Earlier this year, it was reported that the department faced a budget shortfall of over $50 million.
In 2024, according to a state audit, corrections officers clocked more than 38,000 hours of unknown overtime that cost the state $2.1 million, the Review-Journal previously reported.
The finding was part of an audit report conducted by the Division of Internal Audits in the governor’s finance office released July 29 and presented during an executive branch audit committee meeting.
A lack of funding contributes to the issues, Hocking said, but more money won’t fix everything.

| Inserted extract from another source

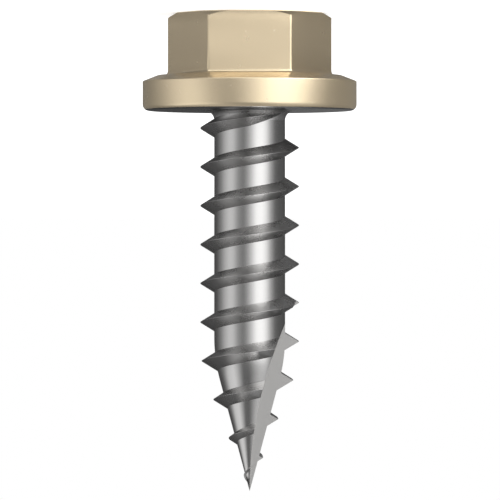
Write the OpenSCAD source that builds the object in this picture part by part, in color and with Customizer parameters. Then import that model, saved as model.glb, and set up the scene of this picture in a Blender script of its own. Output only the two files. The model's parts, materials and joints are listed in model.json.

“You fix it by addressing the root of the problem, which is harm reduction and healing and having programs and hope,” Hocking said. “In Nevada, we take everything away from a person and expect them to rehabilitate and heal. There’s nothing for the inmates in these facilities.”
A future lost
Lonnie Boswell, Wallace’s stepfather, said the family is exploring a possible lawsuit in the wake of his death, but he said that won’t take the pain of Wallace’s absence away.
While incarcerated before coming to High Desert, Wallace earned his high school diploma through a program at Northern Nevada Correctional Center. Boswell described Wallace as a young man who was looking forward to his future.
“All his teachers said he was respectful and smart,” Boswell said. “He was always talking about running a barber business and he wanted to help the homeless through our nonprofit in San Diego. He was doing great (in northern Nevada), so we have no idea why they put him in this crazy high-level prison.”